Siguiendo esta idea podríamos entonces dilucidar que la edad de oro del circo no es hoy, abocado a ser un segundo plato dentro de la omnipresencia de lo extraño en nuestras vidas, pero sí fue en el tiempo que va entre finales del XIX y principios del XX; el freak, el monstruo de toda clase, era entonces el espectáculo maravilloso que daba sentido al acontecimiento mismo de una proto-industria de la fascinación y el terror. Es quizás por eso que el trato que da Pilar Pedraza a estos nómadas esté muy alejado de las convenciones especulativas, y completamente erróneas, del común de los mortales. Todos los monstruos que trata en su novela son hijos pródigos de la maravilla, completamente alejados de las convenciones de outsiders imposibles de la sociedad mostrándose más bien como una carcasa fascinante que esconde una querencia auténtica por ser aceptados tal cual son. Pero esto no implica jamás renunciar a su singularidad, pues saben que la aceptación debe provenir de aquello de lo que son en su forma más profunda, he ahí que eligieran el circo: el medio cirquense ni juzga ni condena, sólo abre las puertas a todo aquel que tenga algo singular (aun cuando impostado) por mostrar.
Cuando uno se sumerge en las procelosas aguas del circo se encuentra con un medio itinerante que crea su propio clima, uno que está más allá del clima de todas las regiones que alcanza. No importa donde se sitúen, a que lugar lleguen en cada ocasión, pues su único medio permanente es precisamente aquello que les representa y embellece de forma radical. El circo es el alfa y el omega de su existencia, extensión de todo aquello que es prodigiosos en ellos, produciendo que el circo sea algo más que un espectáculo en sí, sino también una forma de vida para sí mismos. Eso es lo que aterra de forma más profunda de estos. Cuando un circo llega a la ciudad llega la alegre charada de falsarios e ilusionistas, de vagos e imbéciles para las buenas gentes de la ciudad, lo cual significa también que con ellos llega una singularidad que lejos de querer adaptarse aporta un microclima propio dentro del clima general de la sociedad; el hijo del circo no se adapta a la sociedad, crea su propio no-lugar en ella.

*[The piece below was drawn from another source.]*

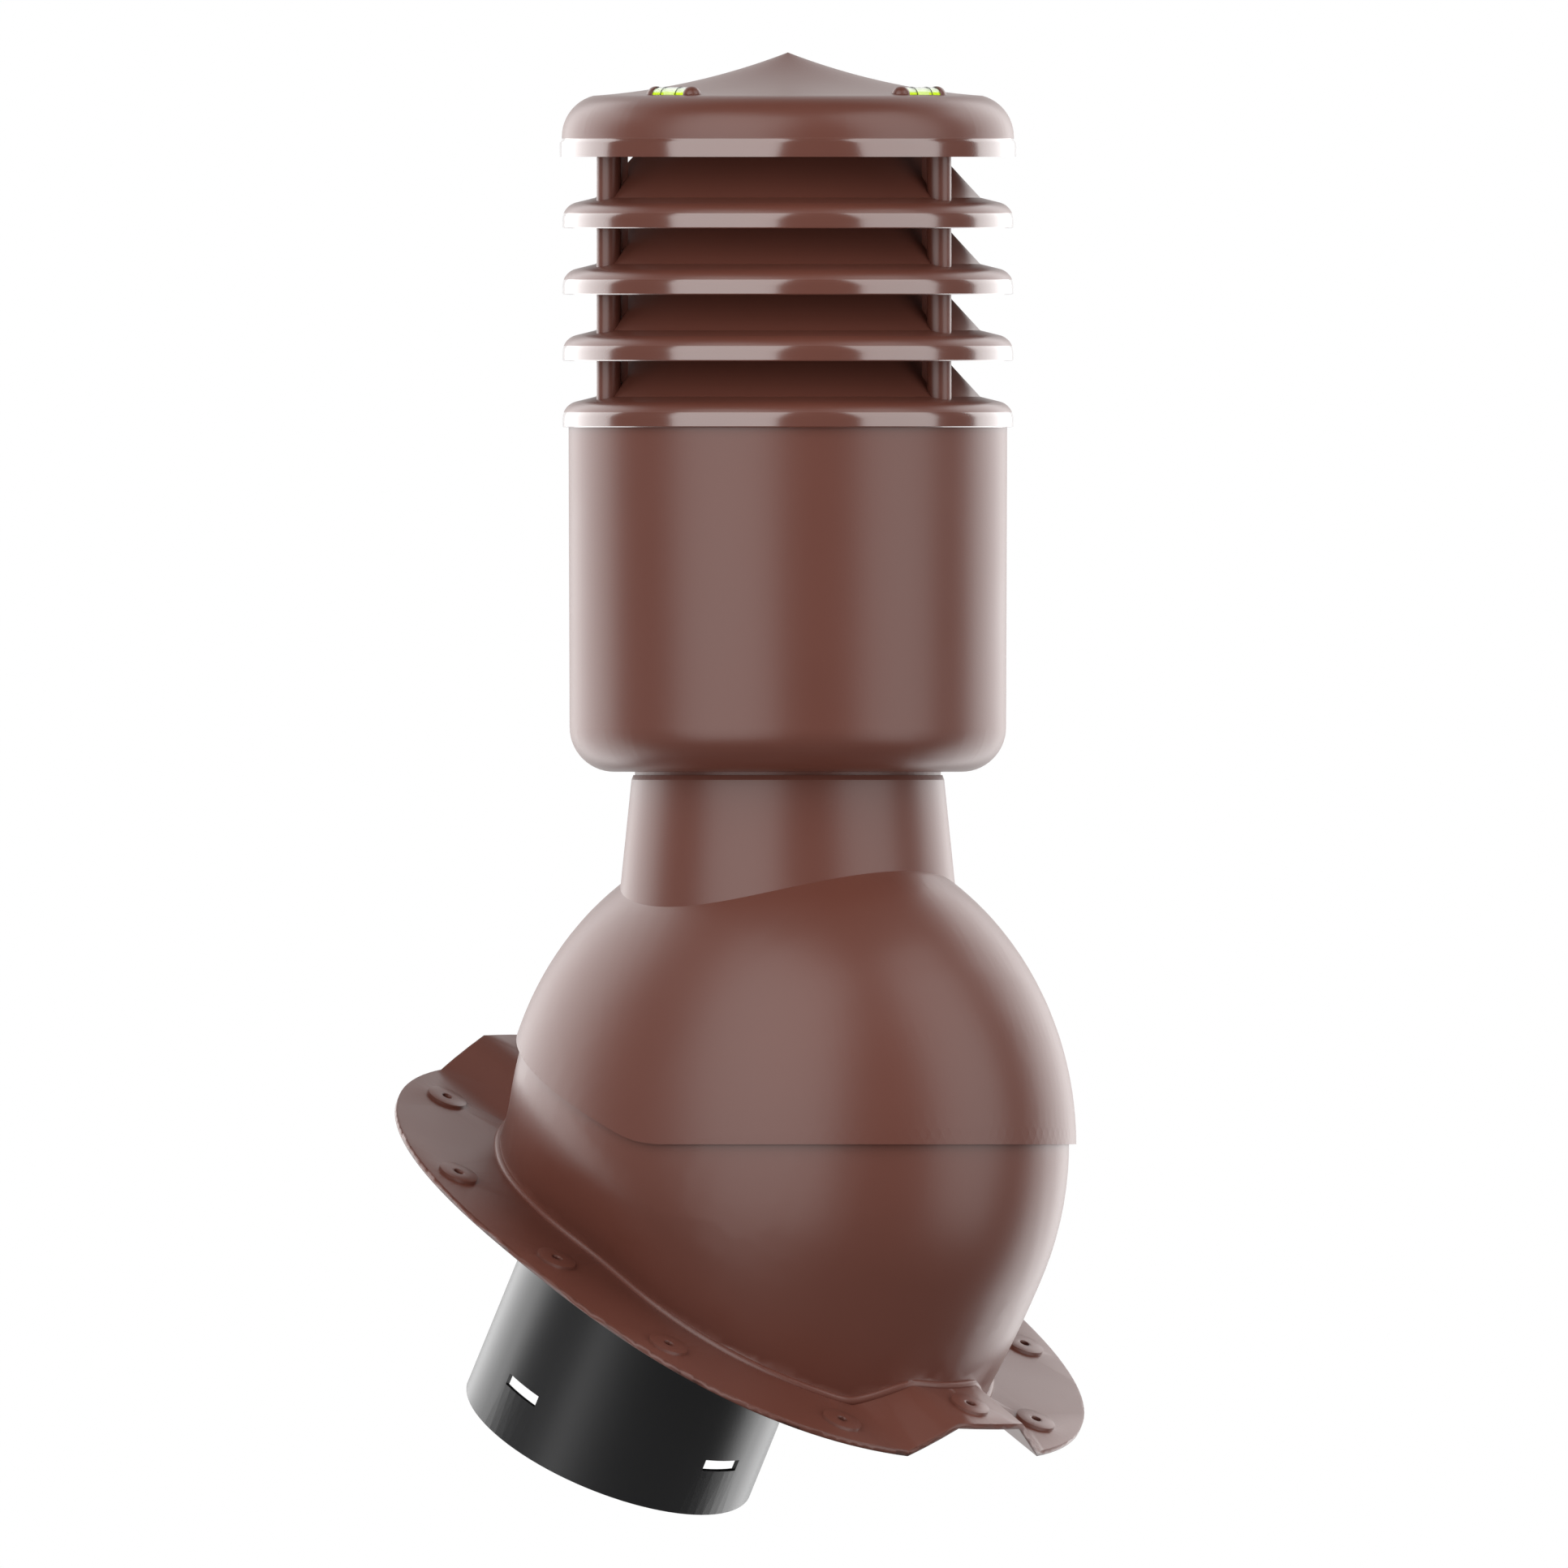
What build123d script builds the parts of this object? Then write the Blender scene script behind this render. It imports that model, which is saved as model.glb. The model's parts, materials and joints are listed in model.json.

Por supuesto toda singularidad que acontece en el circo es siempre circunstancial y peculiar, pero no siempre está circunscrita como parte de la deformidad o el engaño llegando en ocasiones a ocupar el más digno puesto de la pura habilidad desatada. Desde la maravillosa peludez exquisita de Kreata pasando por el ilusionismo metódico de Johnny Silente hasta llegar a la habilidad sobrenatural pero muy humana del dominio del caballo del cosaco Sdenka Sokolov, el circo no es más que la reunión de unas personas singulares que son incapaces de encontrar en el mundo común el modo de explotar de la forma más deseable sus habilidades y por ello se unen en una nomádica búsqueda de ese placer constante. A través del circo pueden canalizar sus pulsiones, satisfaciéndolas de forma constante y experimentando a su vez en el proceso, a través de la repetición o cambio constante en la explotación de esa habilidad singular que no tiene mayor utilidad que la que ellos mismos se fabrican; el circo crea condiciones de facticidad, de utilidad última, que fuera de él serían inexistentes para la singularidad constituyentes de los individuos. Ellos sólo pueden ser en sí en el circo y, por lo tanto, hacen de él el lugar simbólico, el no lugar, a través del cual canalizan toda su existencia en común para poder edificar el ejemplo y posibilidad de la singularidad en sí misma.
Es por eso que su tiempo fue el XIX y principios del XX, donde cada rincón escondía una secta y cada secta preconizaba quince escisiones que llevarían hacia otras tantas posibilidades de ruptura y disensión sutil en detalles nimios de conceptos generales. Sin embargo el circo ha sobrevivido como ese lugar donde uno puede ganarse la vida a través de su propia singularidad, a través de todo aquello que ya no sirve por obsoleto o absurdo a pesar de que lo grotesco del horror ha evolucionado hacia la aparición intermintente en las más abyectas propuestas televisivas. Es por ello que una oda al circo en toda su singularidad, una que incluye lo monstruoso y lo técnico, lo mistérico y lo matérico, es una celebración que es digna de ser vivida con la fuerza radical que se le presupone al circo mismo: la posibilidad mágica de abrir una brecha en las defensas de nuestro pensamiento para poder soñar en nosotros mismos la singularidad radical que exponen con el orgullo y la fuerza de quienes se saben hombres emancipados de toda ley más allá de la propia.